De Souza had been taken by the Dream in the expansion draft, coming from Connecticut, and played just 12 games in Atlanta that summer because of her injury. So while their former WNBA teams took part in the playoffs at the end of September 2008, Castro Marques and de Souza were left wondering what the next year might be like for them and the Dream. It had to get better, right?

It did. Draft day 2009 brought two players who became starters, Angel McCoughtry and Shalee Lehning. Chamique Holdsclaw joined the team.
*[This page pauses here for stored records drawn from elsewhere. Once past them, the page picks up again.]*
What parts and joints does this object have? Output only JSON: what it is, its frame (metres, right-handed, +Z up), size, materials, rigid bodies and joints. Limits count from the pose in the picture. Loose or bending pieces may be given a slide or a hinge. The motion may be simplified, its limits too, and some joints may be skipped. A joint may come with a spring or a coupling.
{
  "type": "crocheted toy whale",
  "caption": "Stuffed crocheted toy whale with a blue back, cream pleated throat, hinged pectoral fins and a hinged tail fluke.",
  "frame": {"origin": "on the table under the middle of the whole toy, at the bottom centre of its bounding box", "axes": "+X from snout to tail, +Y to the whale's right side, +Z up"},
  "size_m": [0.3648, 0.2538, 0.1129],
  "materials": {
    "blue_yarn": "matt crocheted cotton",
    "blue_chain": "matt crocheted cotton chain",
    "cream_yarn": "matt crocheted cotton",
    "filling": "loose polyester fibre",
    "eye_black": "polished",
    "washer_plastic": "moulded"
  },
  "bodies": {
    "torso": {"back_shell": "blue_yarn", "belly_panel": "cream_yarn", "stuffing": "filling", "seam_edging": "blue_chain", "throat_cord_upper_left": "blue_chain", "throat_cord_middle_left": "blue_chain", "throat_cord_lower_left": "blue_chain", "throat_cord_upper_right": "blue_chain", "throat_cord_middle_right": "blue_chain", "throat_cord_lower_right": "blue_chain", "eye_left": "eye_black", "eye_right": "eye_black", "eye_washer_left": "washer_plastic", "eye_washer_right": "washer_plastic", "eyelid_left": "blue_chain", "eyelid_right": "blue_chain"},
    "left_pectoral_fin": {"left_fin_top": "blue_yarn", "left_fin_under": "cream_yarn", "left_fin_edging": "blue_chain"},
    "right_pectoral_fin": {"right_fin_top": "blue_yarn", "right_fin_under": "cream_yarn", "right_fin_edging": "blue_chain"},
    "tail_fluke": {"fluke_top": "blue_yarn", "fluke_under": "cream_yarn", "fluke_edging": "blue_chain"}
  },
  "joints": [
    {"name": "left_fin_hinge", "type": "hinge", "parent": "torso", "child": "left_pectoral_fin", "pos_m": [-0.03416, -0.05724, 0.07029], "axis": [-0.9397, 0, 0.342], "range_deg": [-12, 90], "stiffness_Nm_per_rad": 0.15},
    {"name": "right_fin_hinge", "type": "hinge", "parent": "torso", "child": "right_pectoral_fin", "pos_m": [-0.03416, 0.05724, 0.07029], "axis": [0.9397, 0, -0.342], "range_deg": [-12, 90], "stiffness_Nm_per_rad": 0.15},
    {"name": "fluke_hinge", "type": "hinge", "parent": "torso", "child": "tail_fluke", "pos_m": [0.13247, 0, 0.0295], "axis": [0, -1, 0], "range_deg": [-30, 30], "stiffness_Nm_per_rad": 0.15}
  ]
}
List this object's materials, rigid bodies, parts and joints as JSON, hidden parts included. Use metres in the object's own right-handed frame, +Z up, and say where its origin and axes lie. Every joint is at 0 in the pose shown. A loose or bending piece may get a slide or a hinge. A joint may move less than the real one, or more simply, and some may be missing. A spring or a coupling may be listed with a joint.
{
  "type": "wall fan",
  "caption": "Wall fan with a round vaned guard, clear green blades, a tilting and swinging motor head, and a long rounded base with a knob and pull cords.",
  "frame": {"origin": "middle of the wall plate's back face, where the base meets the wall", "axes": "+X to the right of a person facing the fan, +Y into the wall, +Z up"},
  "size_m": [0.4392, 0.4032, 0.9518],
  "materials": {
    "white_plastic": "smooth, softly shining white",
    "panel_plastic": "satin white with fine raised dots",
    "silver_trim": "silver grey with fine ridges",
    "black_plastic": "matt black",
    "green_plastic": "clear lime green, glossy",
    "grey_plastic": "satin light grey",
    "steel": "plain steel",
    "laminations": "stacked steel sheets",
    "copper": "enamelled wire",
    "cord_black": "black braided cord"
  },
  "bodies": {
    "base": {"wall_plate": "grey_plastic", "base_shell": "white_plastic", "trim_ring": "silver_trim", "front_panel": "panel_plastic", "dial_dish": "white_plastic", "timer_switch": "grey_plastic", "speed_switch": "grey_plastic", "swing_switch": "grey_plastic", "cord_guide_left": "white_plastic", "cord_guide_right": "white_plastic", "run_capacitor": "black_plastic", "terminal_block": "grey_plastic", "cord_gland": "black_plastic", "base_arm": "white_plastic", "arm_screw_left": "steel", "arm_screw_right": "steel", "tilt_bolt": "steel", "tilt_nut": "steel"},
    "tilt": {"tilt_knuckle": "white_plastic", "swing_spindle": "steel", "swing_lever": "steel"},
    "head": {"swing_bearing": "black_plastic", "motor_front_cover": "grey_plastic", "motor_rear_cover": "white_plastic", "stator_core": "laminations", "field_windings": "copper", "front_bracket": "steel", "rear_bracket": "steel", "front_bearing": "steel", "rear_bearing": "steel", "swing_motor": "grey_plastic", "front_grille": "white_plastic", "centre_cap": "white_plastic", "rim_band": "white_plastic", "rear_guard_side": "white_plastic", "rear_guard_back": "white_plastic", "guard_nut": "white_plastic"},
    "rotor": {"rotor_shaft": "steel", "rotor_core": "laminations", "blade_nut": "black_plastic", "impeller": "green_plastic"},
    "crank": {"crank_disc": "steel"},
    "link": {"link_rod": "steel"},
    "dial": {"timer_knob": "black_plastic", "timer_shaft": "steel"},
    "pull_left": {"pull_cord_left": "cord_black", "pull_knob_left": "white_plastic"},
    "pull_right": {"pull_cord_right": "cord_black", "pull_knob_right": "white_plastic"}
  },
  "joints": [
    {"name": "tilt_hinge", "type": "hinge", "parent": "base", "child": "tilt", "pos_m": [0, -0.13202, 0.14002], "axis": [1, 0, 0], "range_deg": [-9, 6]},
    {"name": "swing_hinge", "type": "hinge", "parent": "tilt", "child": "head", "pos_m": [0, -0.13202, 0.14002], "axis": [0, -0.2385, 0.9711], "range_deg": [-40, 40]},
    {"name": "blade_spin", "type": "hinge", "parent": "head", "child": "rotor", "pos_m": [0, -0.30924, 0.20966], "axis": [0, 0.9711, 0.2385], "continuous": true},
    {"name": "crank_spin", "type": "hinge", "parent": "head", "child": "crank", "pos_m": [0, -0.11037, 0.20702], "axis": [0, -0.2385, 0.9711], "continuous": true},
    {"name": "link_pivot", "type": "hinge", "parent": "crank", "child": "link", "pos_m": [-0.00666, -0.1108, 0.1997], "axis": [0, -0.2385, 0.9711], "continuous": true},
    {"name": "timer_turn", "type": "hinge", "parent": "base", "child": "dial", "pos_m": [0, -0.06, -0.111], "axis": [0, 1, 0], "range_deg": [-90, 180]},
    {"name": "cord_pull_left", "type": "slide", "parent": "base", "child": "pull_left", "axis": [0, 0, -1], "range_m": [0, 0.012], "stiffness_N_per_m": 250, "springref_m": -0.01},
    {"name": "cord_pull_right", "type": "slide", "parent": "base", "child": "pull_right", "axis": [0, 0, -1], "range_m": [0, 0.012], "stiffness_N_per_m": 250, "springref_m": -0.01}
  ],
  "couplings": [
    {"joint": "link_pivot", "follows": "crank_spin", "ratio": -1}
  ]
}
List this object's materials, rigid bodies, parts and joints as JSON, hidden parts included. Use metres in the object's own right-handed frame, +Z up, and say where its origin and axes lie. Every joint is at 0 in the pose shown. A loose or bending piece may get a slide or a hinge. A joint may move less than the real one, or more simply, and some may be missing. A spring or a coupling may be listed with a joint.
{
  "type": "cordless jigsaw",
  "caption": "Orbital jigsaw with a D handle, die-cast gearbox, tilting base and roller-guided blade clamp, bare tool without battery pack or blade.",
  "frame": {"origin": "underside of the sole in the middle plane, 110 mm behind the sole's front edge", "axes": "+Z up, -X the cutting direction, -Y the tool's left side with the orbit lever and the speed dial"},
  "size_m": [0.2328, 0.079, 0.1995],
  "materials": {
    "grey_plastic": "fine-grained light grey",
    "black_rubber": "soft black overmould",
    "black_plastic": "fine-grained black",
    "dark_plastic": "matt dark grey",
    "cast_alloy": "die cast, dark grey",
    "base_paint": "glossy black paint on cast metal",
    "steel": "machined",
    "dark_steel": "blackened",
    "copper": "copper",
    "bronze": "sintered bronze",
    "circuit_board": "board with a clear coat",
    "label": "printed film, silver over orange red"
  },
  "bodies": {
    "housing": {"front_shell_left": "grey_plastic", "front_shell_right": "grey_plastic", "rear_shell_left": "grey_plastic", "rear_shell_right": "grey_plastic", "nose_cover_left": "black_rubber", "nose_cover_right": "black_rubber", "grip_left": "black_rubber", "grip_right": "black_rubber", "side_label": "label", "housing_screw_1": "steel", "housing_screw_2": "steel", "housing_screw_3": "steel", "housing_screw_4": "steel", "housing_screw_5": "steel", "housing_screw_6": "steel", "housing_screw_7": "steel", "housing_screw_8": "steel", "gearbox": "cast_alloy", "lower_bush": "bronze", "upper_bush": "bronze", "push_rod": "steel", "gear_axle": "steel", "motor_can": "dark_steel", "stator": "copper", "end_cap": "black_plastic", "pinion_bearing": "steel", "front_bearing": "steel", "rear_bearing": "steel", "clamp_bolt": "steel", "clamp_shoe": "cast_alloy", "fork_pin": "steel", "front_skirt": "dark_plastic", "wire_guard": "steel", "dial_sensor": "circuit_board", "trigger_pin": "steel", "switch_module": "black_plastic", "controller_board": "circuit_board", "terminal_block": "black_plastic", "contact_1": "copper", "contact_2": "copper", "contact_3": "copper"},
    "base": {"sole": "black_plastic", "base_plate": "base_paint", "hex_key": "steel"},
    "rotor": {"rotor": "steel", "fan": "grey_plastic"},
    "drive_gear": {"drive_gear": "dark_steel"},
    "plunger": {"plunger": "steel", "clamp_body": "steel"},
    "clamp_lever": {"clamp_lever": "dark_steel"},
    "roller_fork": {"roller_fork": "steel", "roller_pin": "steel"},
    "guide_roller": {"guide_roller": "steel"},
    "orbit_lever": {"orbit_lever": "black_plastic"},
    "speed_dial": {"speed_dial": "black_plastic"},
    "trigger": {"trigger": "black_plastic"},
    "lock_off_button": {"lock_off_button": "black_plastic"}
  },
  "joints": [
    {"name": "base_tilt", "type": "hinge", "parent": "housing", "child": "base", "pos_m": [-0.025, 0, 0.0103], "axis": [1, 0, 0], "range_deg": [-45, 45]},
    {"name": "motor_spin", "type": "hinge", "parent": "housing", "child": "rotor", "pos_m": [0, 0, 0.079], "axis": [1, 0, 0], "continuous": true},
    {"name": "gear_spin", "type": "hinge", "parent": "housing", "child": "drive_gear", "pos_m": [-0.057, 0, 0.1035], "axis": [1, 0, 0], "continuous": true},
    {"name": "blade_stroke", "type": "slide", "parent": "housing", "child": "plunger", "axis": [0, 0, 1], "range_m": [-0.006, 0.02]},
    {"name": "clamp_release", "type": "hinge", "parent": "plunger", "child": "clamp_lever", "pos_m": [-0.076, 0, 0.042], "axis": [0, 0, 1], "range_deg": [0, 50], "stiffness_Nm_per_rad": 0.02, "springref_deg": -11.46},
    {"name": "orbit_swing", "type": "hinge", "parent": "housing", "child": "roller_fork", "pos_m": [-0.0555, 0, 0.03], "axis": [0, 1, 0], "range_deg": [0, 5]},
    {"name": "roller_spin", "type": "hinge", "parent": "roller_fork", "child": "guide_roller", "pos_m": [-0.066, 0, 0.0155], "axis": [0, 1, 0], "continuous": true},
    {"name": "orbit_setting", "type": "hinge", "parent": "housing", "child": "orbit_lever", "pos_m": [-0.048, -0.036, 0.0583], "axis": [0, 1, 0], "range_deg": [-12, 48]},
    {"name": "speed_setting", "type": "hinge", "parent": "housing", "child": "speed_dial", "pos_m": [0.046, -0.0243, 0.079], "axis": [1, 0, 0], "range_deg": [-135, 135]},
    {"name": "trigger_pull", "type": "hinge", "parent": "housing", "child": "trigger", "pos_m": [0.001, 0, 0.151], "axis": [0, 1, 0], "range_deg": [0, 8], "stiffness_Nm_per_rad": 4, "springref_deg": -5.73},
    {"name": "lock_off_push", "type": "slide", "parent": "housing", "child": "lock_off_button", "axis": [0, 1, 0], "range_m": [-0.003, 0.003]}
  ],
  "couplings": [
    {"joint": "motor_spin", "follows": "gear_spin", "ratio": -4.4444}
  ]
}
An 18-16 record and a playoff appearance set the stage for 2010.

And even though Holdsclaw left, the Dream didn't backslide from the success of 2009. Instead, Atlanta built from it, starting the season 6-0.

"I really didn't know what to expect," Castro Marques said. "And then when we had that run at the beginning, I thought, 'Well, we could be pretty good. I think we could make it to the finals this year.'"

There have been some ups and downs since then, but indeed, the Dream -- the No. 4 seed in the East -- might make it to the finals to face Seattle. That's the place where the 6-foot wing player Castro Marques first really emerged in the WNBA.

She began her WNBA career in 2002 at Miami, when she was just 21. The next season, she played for Phoenix but saw action in just 16 games. She was waived by the Mercury in 2004 and didn't play in the WNBA that season, focusing instead on the Brazilian national team and the Athens Olympics.

It ended up being a blossoming time for Castro Marques. The next year, she joined the Storm and has been a fairly regular starter in the WNBA ever since.

There were times in Seattle when it was obvious she was still growing as a player. But to see her now -- having averaged 16.9 points and 2.6 assists for the Dream in her best WNBA season yet -- you can tell how amazingly far she has come from randomly taking up the game as a 12-year-old because a teacher suggested it.

"I got in basketball by accident," Castro Marques said. "I have no athletes in my family, so I was never really pushed toward sports. I did ballet and swimming. With swimming, it was mostly because I lived on the beach, and it's safer to know how to swim. And ballet was because of my mom. She liked it.

"Nobody in my family had ever played basketball. But the first time I did it, I was like, 'Oh, I love this!' It was like, 'OK, I can do this! I'm going to keep doing this!'"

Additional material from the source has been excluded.